The body politic, elected to Westminster from Scotland, are not inhibited in this way. Our MPs can and should leave Westminster.

They should meet in Scotland to debate the single issue facing us and either call a referendum, or – and I prefer this route – take the appalling behaviour and performance of the collective Westminster governments as enough and due cause for the treaty to be set aside. And this to be done in the international courts.

Governance of one’s country by the people in it is considered the natural way by the UN and others. At no point do they suggest, hint or promote the requirement for a country to prove it deserves that right, by votes, referenda or any other means. For more than a decade, Scots have elected a political party whose soul aim is to deliver Scotland’s independence. That is a weighty argument.

It has now become apparent that Westminster has tabled frames of reference for Holyrood that will not allow it to escape the Union.
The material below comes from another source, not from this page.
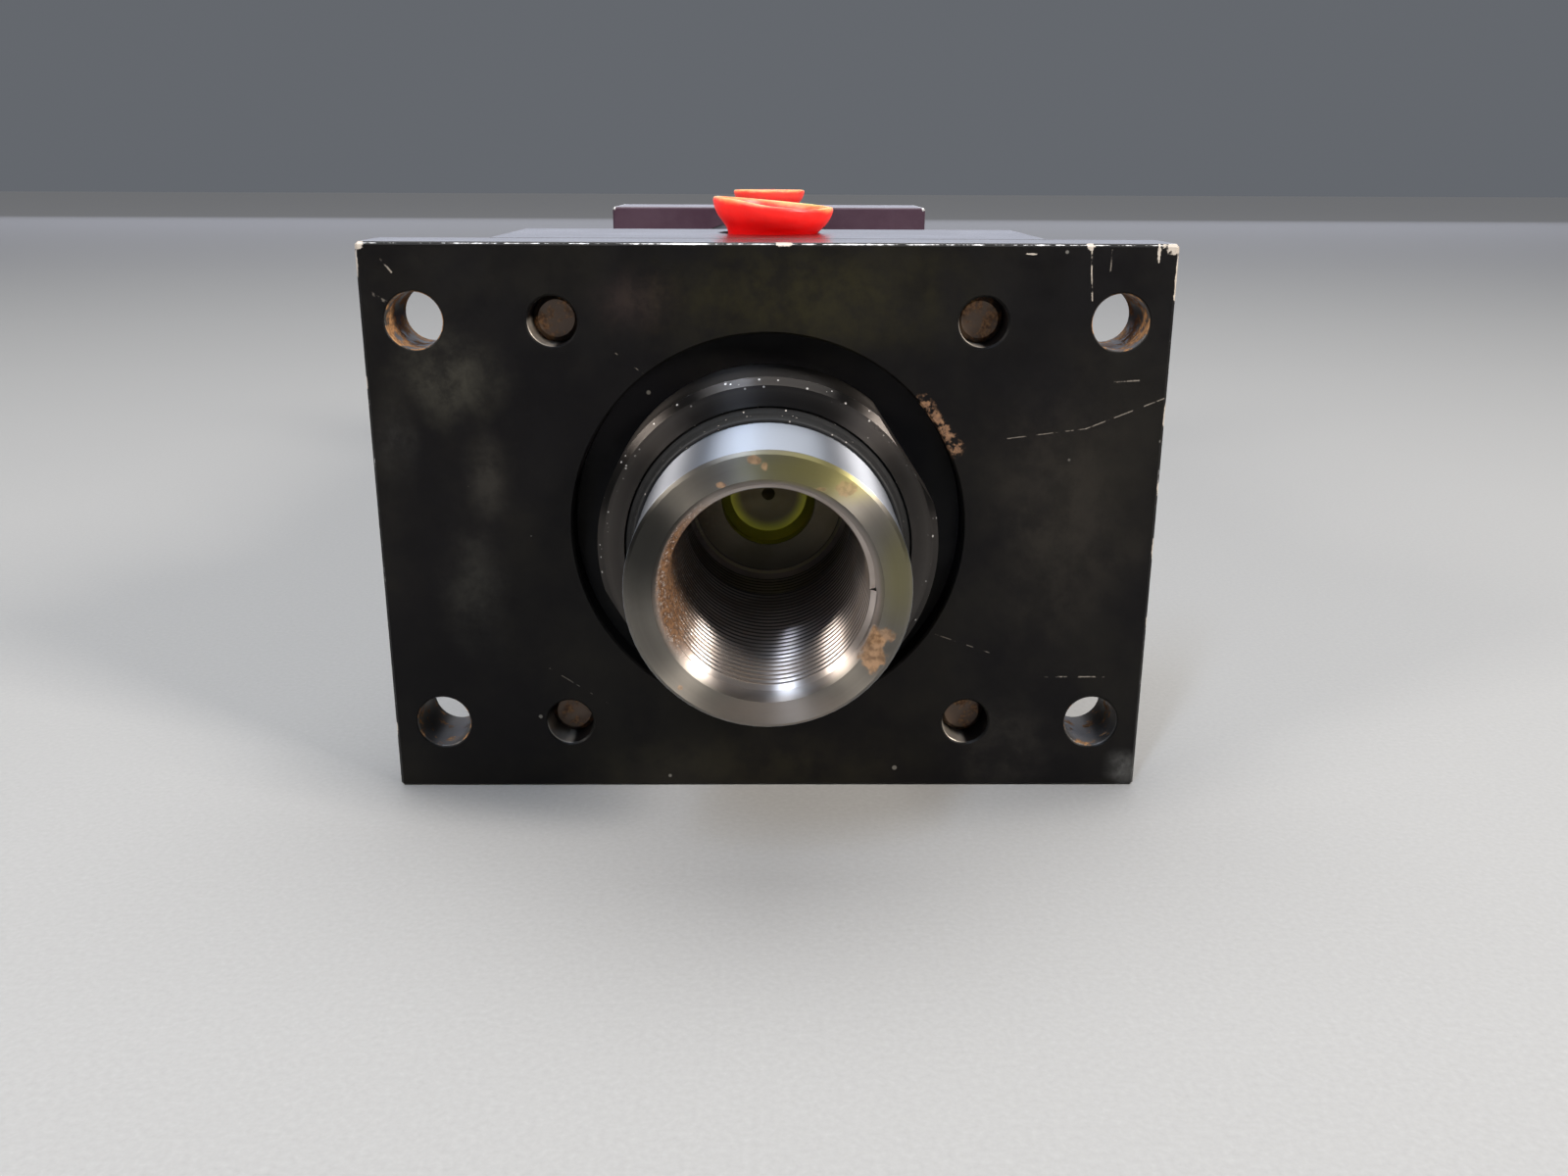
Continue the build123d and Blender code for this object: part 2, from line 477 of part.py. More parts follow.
def plug_section(port_depth, lift):
    """Section of a plug that stands in a port's mouth, its neck lifted off the block's top face."""
    toe_r = PORT_MOUTH_R - PLUG_TOE_GAP
    neck_r = PORT_MOUTH_R + PLUG_NECK_FLARE
    rim_r = PORT_MOUTH_R + PLUG_RIM_FLARE
    face = Plane(origin=(0, port_depth, TOP + lift), x_dir=(1, 0, 0), z_dir=(0, -1, 0))
    with BuildSketch(face) as section:
        with BuildLine():
            Polyline((0, -PLUG_INSERTION), (toe_r, -PLUG_INSERTION), (neck_r - PORT_MOUTH, -PORT_MOUTH),
                     (neck_r, 0))
            bowl = Spline((neck_r, 0), (rim_r, PLUG_HEIGHT - PLUG_RIM_LIP),
                          tangents=((1, 1), (0.15, 1)))
            Polyline(bowl @ 1, (rim_r - PLUG_RIM_LIP / 3, PLUG_HEIGHT),
                     (rim_r - PLUG_WALL, PLUG_HEIGHT), (neck_r - PLUG_WALL, PLUG_WALL),
                     (toe_r - PLUG_WALL, PLUG_WALL - PLUG_INSERTION), (0, PLUG_WALL - PLUG_INSERTION),
                     (0, -PLUG_INSERTION))
        make_face()
    return section.sketch


for plug_name, port_depth, lift, shift, tilt in (
        ("port_plug_front", HEAD_PORT_DEPTH, FRONT_PLUG_LIFT, FRONT_PLUG_SHIFT, FRONT_PLUG_TILT),
        ("port_plug_rear", CAP_PORT_DEPTH, REAR_PLUG_LIFT, 0, 0)):
    plug_foot = Location((0, port_depth, TOP + lift))
    with BuildPart() as upright_plug:
        revolve(plug_section(port_depth, lift), axis=Axis((0, port_depth, 0), (0, 0, 1)))
    with BuildPart() as port_plug:
        add(Pos(shift, 0, 0) * plug_foot * Rot(0, tilt, 0) * plug_foot.inverse() * upright_plug.part)
    save(port_plug, plug_name)
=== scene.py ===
import json
from math import radians

import bpy
from mathutils import Matrix, Vector


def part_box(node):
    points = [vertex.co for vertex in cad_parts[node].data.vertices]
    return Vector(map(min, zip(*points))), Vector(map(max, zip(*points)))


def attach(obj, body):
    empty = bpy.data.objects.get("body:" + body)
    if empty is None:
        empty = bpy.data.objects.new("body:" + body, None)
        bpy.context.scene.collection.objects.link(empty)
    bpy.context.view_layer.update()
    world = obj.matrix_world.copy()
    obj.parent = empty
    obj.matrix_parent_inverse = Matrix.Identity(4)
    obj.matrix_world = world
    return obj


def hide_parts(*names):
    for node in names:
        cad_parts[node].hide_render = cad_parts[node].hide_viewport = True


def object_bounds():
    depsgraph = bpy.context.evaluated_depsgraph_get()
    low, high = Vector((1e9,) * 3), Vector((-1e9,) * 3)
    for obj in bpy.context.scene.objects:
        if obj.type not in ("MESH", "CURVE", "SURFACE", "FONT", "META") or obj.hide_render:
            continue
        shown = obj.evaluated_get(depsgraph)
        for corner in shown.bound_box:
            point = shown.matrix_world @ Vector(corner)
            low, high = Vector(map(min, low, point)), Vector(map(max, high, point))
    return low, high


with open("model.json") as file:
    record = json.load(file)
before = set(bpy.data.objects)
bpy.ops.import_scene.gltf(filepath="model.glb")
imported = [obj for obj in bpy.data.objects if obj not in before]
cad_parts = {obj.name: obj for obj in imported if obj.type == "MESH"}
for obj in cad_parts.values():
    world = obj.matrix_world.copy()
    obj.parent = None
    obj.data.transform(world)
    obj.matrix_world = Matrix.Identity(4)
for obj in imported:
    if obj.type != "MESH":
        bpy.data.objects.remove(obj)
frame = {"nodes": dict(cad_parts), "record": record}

MM = 0.001
cad_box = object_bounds()
nodes = frame["nodes"]

# Flange plate: a 5/8 in steel plate, milled, drilled and tapped, and screwed onto the tie rods in
# front of the head. It is dipped in satin black paint, which handling has knocked off along the
# top edge and at the corners. Its bolt holes have begun to rust.


def place(tree, kind, inputs=None, **settings):
    """Adds a shader node. An input is given as a value, or as the socket that feeds it."""
    made = tree.nodes.new(kind)
    for name, value in settings.items():
        setattr(made, name, value)
    for name, value in (inputs or {}).items():
        if isinstance(value, bpy.types.NodeSocket):
            tree.links.new(value, made.inputs[name])
        else:
            made.inputs[name].default_value = value
    return made


def maths(tree, operation, *terms):
    return place(tree, "ShaderNodeMath", dict(enumerate(terms)), operation=operation).outputs[0]


def vector_maths(tree, operation, *terms):
    made = place(tree, "ShaderNodeVectorMath", dict(enumerate(terms)), operation=operation)
    return made.outputs["Value" if operation in ("LENGTH", "DOT_PRODUCT") else "Vector"]


def ramp(tree, value, low, high, at_low=0.0, at_high=1.0):
    """A smooth step from at_low to at_high while value goes from low to high."""
    ends = {"Value": value, "From Min": low, "From Max": high, "To Min": at_low, "To Max": at_high}
    return place(tree, "ShaderNodeMapRange", ends, interpolation_type="SMOOTHSTEP").outputs["Result"]


def noise(tree, at, scale, detail=3.0, roughness=0.55):
    fields = {"Vector": at, "Scale": scale, "Detail": detail, "Roughness": roughness}
    return place(tree, "ShaderNodeTexNoise", fields).outputs[0]


def mix_values(tree, share, first, second):
    return place(tree, "ShaderNodeMix", {0: share, 2: first, 3: second}).outputs[0]


def mix_colours(tree, share, first, second):
    return place(tree, "ShaderNodeMix", {0: share, 6: first, 7: second}, data_type="RGBA").outputs[2]


def opaque(colour):
    return (*colour, 1.0)


def overlap(tree, *masks):
    """How much of all the masks there is at once: their product."""
    shared = masks[0]
    for mask in masks[1:]:
        shared = maths(tree, "MULTIPLY", shared, mask)
    return shared


def about_axis(tree, position, x=0.0, z=0.0):
    """Distance from an axis along Y through x and z, and the coordinates measured from it."""
    from_axis = vector_maths(tree, "SUBTRACT", position, (x, 0, z))
    sides = place(tree, "ShaderNodeSeparateXYZ", {0: from_axis}).outputs
    flat = place(tree, "ShaderNodeCombineXYZ", {0: sides[0], 2: sides[2]}).outputs[0]
    return vector_maths(tree, "LENGTH", flat), sides


def new_effect(name, inputs, outputs):
    """An empty shader node group, with the sockets that its inside reads and feeds."""
    group = bpy.data.node_groups.new(name, "ShaderNodeTree")
    for in_out, sockets in (("INPUT", inputs), ("OUTPUT", outputs)):
        for label, kind in sockets.items():
            group.interface.new_socket(label, in_out=in_out, socket_type="NodeSocket" + kind)
    given = group.nodes.new("NodeGroupInput").outputs
    result = group.nodes.new("NodeGroupOutput").inputs
    return group, given, result


def effect(tree, group, **inputs):
    """Places an effect. Its inputs' names have capitals and spaces where the keywords have none."""
    fields = {name.replace("_", " ").title(): value for name, value in inputs.items()}
    return place(tree, "ShaderNodeGroup", fields, node_tree=group).outputs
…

No such strictures apply to our MPs. Joanna needs to address these issues.

Christopher Bruce

I READ in yesterday’s National that the police have again released CCTV images of a man they believe may be able to assist them into an inquiry into a serious assault. How often will we see these images before we begin to understand that CCTV is not an effective means of preventing crime?

If it was, there would be none of the footage of crimes being committed or about to be committed that populates a proliferation of TV shows based on this kind of material.

In one of the most filmed societies in the world, CCTV is clearly not an effective deterrent and at best is only of use reactively after crime has occurred, leaving victims in its wake.

Surely it is time to abandon unsound expectations of CCTV in favour of proactive crime prevention measures and possible a return to more traditional approaches.